GIVEN EXERCISE
Write out the full set of records below exactly.

Structured object records
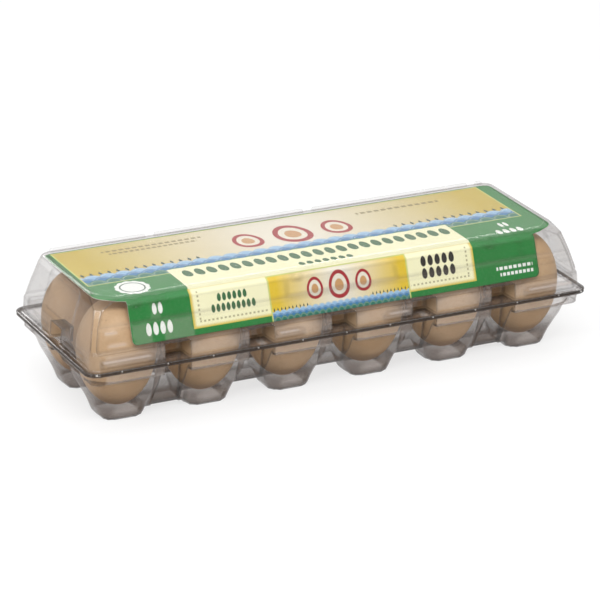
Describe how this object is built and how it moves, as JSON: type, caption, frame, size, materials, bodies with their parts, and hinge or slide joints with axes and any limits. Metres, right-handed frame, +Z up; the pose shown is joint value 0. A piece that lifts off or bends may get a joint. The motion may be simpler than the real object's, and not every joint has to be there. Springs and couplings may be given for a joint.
{
  "type": "egg carton with eggs",
  "caption": "Clear hinged plastic carton of brown eggs standing in two rows of cups, with a printed card under the lid that folds down its front.",
  "frame": {"origin": "middle of the carton's footprint, on the surface it stands on", "axes": "+X along the carton's length, -Y towards the front where the card folds down, +Y towards the hinge, +Z up"},
  "size_m": [0.3, 0.108, 0.072],
  "materials": {
    "clear_plastic": "thin clear plastic, slightly smoky, glossy",
    "printed_card": "coated card printed in green, cream, yellow and blue fields",
    "brown_eggshell": "matt brown eggshell with faint darker specks"
  },
  "bodies": {
    "base": {"tray": "clear_plastic", "egg_01": "brown_eggshell", "egg_02": "brown_eggshell", "egg_03": "brown_eggshell", "egg_04": "brown_eggshell", "egg_05": "brown_eggshell", "egg_06": "brown_eggshell", "egg_07": "brown_eggshell", "egg_08": "brown_eggshell", "egg_09": "brown_eggshell", "egg_10": "brown_eggshell", "egg_11": "brown_eggshell", "egg_12": "brown_eggshell"},
    "lid": {"lid": "clear_plastic", "card": "printed_card"}
  },
  "joints": [
    {"name": "lid_hinge", "type": "hinge", "parent": "base", "child": "lid", "pos_m": [0, 0.054, 0.03515], "axis": [-1, 0, 0], "range_deg": [0, 170]}
  ]
}
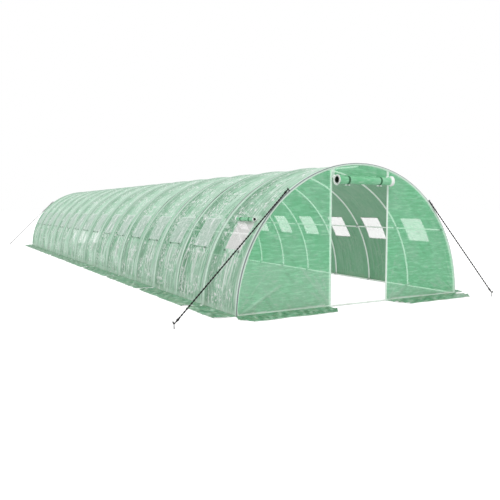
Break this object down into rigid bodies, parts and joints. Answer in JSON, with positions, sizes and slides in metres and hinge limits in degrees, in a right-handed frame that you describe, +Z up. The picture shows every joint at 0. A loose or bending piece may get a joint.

EXERCISE RESULT
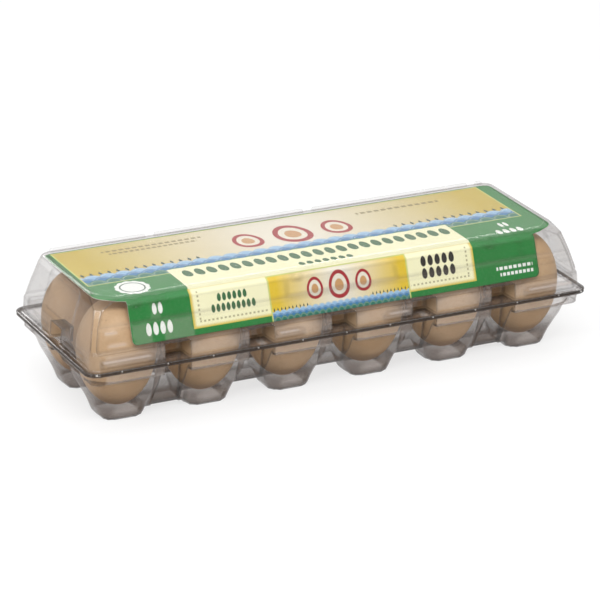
Describe how this object is built and how it moves, as JSON: type, caption, frame, size, materials, bodies with their parts, and hinge or slide joints with axes and any limits. Metres, right-handed frame, +Z up; the pose shown is joint value 0. A piece that lifts off or bends may get a joint. The motion may be simpler than the real object's, and not every joint has to be there. Springs and couplings may be given for a joint.
{
  "type": "egg carton with eggs",
  "caption": "Clear hinged plastic carton of brown eggs standing in two rows of cups, with a printed card under the lid that folds down its front.",
  "frame": {"origin": "middle of the carton's footprint, on the surface it stands on", "axes": "+X along the carton's length, -Y towards the front where the card folds down, +Y towards the hinge, +Z up"},
  "size_m": [0.3, 0.108, 0.072],
  "materials": {
    "clear_plastic": "thin clear plastic, slightly smoky, glossy",
    "printed_card": "coated card printed in green, cream, yellow and blue fields",
    "brown_eggshell": "matt brown eggshell with faint darker specks"
  },
  "bodies": {
    "base": {"tray": "clear_plastic", "egg_01": "brown_eggshell", "egg_02": "brown_eggshell", "egg_03": "brown_eggshell", "egg_04": "brown_eggshell", "egg_05": "brown_eggshell", "egg_06": "brown_eggshell", "egg_07": "brown_eggshell", "egg_08": "brown_eggshell", "egg_09": "brown_eggshell", "egg_10": "brown_eggshell", "egg_11": "brown_eggshell", "egg_12": "brown_eggshell"},
    "lid": {"lid": "clear_plastic", "card": "printed_card"}
  },
  "joints": [
    {"name": "lid_hinge", "type": "hinge", "parent": "base", "child": "lid", "pos_m": [0, 0.054, 0.03515], "axis": [-1, 0, 0], "range_deg": [0, 170]}
  ]
}
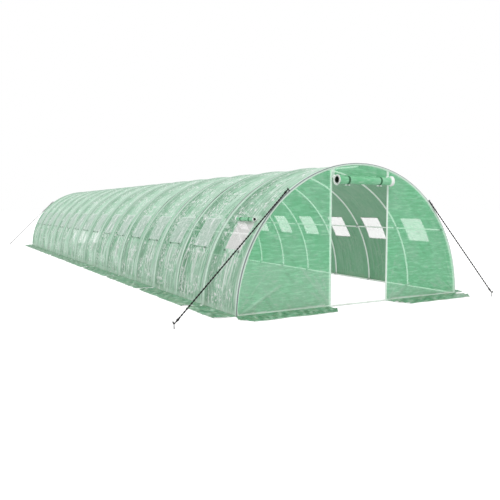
Break this object down into rigid bodies, parts and joints. Answer in JSON, with positions, sizes and slides in metres and hinge limits in degrees, in a right-handed frame that you describe, +Z up. The picture shows every joint at 0. A loose or bending piece may get a joint.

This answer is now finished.